Afirmando que não se trata de antecipar seu voto, o ministro informa que o direito à privacidade fica em segundo plano quando confrontado com o interesse público. Marco Aurélio defende também que os ministros não conversem sobre o assunto, o que permite votos mais espontâneos e evita vínculos antecipados, algo que ele classifica como ruim para órgãos julgadores.

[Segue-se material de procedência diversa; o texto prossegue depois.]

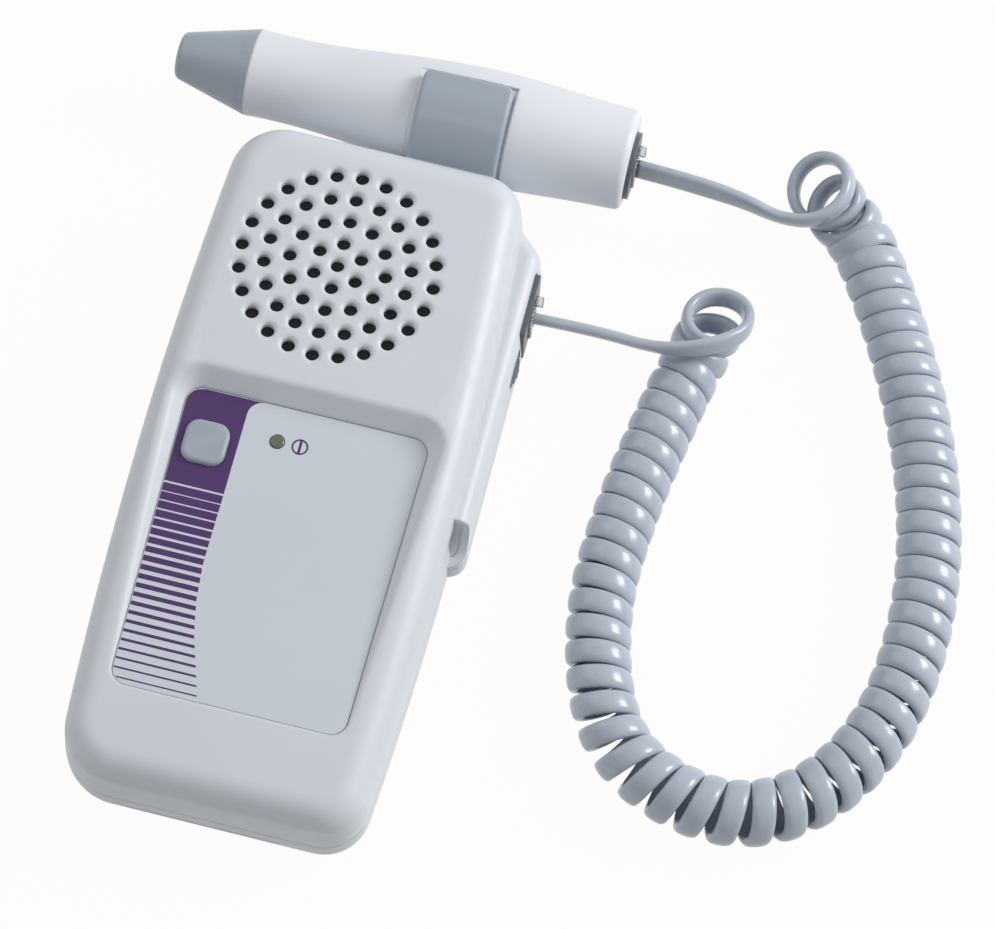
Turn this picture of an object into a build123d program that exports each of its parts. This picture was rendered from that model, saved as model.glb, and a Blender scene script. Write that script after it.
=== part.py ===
from build123d import *
from math import cos, radians, sin, tan
import os

os.makedirs("parts", exist_ok=True)

# Handheld fetal heartbeat monitor with a clipped-on probe and a curly cord, in millimetres.
# The origin is the centre of the flat back. The front face looks along +Z, the probe end
# is +Y, and the side with the sockets is +X. A "drop" runs down from the probe end of the
# housing, and a "rise" runs up from its battery end.

# ------------------------------------------------------------------ driving dimensions
# Housing
length = 144.0
half_mid = 32.8
half_top = 30.9
half_bottom = 30.4
right_fuller = 1.1
right_foot_fuller = 0.6
left_top_tuck = 0.9
widest_drop = 78.0
corner_radius = 9.5
left_corner_radius = 12.0
wall = 2.2
seam = 12.0
face = 30.0
foot_face = 25.2
shoulder_drop = 57.0
front_edge_radius = 6.0
back_edge_radius = 8.5
draft = 3.5
shoulder_wall = 2.3
step_rise = 8.0
cut_over = 1.0
root = 0.5

# Label and its pocket
label_drop = 60.8
label_rise = 19.0
label_side_top = 5.9
label_side_bottom = 6.7
label_corner = 3.4
label_face = 26.0
label_thick = 0.4
label_gap = 0.2
label_sunk = 0.2
pocket_angle = 44.4
crest_radius = 1.8
crest_span = 6.0

# Side boss that holds the socket and the volume wheel
boss_x = 37.0
boss_drop = 8.0
boss_shoulder_x = 31.2
boss_shoulder_drop = 13.5
boss_length = 73.5
boss_inner = 24.0
boss_front = 22.5
boss_back = 5.5
boss_corner_radius = 4.0
boss_edge_radius = 3.0
boss_foot_run = 7.0
boss_foot_rise = 1.2
boss_foot_sag = 3.0

# Loudspeaker and its grille
speaker_x = -2.5
speaker_drop = 29.5
ring_step = 5.0
ring_count = 4
hole_radius = 1.4
hole_rim = 0.9
speaker_radius = 23.4
surround_width = 2.4
speaker_depth = 15.4
speaker_gap = 0.15
ring_wall = 1.35
ring_height = 3.4
flange_thick = 1.6
gasket_thick = 0.6
gasket_width = 1.6
cloth_thick = 0.4
cloth_gap = 0.1
magnet_radius = 12.6
magnet_thick = 4.5
yoke_thick = 1.0
yoke_inset = 0.8
pole_radius = 5.6
coil_gap = 1.6
top_plate = 1.2
basket_wall = 1.2
window_width = 9.0
window_length = 13.0
former_gap = 0.45
cone_thick = 0.5
cone_roll = 1.3
cap_rise = 1.6

# Main board and what it carries
board_bottom = 8.4
board_thick = 1.6
board_margin = 0.7
board_drop = 16.0
board_snap_gap = 2.0
board_side_gap = 0.5
board_tab_length = 30.0
post_radius = 2.6
pilot_radius = 0.9
pilot_depth = 5.0
post_side_low = 3.5
post_side_high = 9.0
post_rise = 5.0
post_drop = 4.0
board_hole = 1.3
board_screw_head = 2.1
board_screw_cap = 1.3
board_screw_length = 5.6
chip_width = 8.0
chip_depth = 6.0
chip_height = 1.4
capacitor_radius = 2.5
capacitor_height = 7.0
capacitor_edge = 0.5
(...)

Leia a entrevista concedida à repórter Juliana Zambelo, da revista Veja:

Qual é a opinião do senhor sobre a publicação de biografias não autorizadas?
A pessoa que tem notoriedade não pode pretender ter a mesma privacidade do cidadão comum. Claro que, se houver abuso, a questão se resolve em outro campo, no campo indenizatório. Aquele que se projeta na vida em sociedade, se torna um homem público — e não me refiro apenas ao homem da administração pública, mas o homem de perfil notório — ele evidentemente não pode se enclausurar e querer se colocar em uma redoma de vidro. Essa é minha concepção, o homem público é um livro aberto.

É possível que os artigos 20 e 21 do Código Civil estejam sendo mal interpretados?
O Código Civil é categórico ao revelar que (a publicação) depende da autorização daquele que será biografado. E que ele pode inclusive requerer ao juiz que implemente a censura.

Esses artigos do Código Civil, então, não deveriam existir?
Eu não antecipo, ainda estou refletindo, mas nesses 34 anos de juiz eu sempre tive a concepção de que a notoriedade gera uma publicidade maior. Uma coisa é o cidadão comum que se dedica só à iniciativa privada e outra é a pessoa que se torna pública. A sociedade tem interesse em acompanhar e conhecer profundamente o perfil (das pessoas públicas). O país precisa ter memória.

Nesse caso, o direito à privacidade deve ficar em segundo plano?
Ele cede ao interesse coletivo. Em se tratando de uma pessoa de notoriedade maior, que se apresentou ao grande público buscando o aplauso, ela tem uma privacidade mais relativa do que o cidadão comum.

A votação da ação da Anel pode acontecer ainda esse ano?
A ministra Cármem Lúcia convocou audiência pública para os dias 21 e 22 de novembro. Fazendo a audiência pública, é encontrar espaço na pauta, que está inviabilizada hoje. Somente eu tenho 195 processos aguardando na fila. Tenho processos liberados há 15 anos.

O senhor já conversou com os outros ministros sobre esse assunto?
Não conversamos porque não temos nem tempo. E eu tenho uma concepção de que não devemos conversar. Cada um deve chegar à sessão e votar com a maior espontaneidade possível. Quando a gente conversa, acaba se vinculando antecipadamente, o que é ruim em termos de colegiado julgador.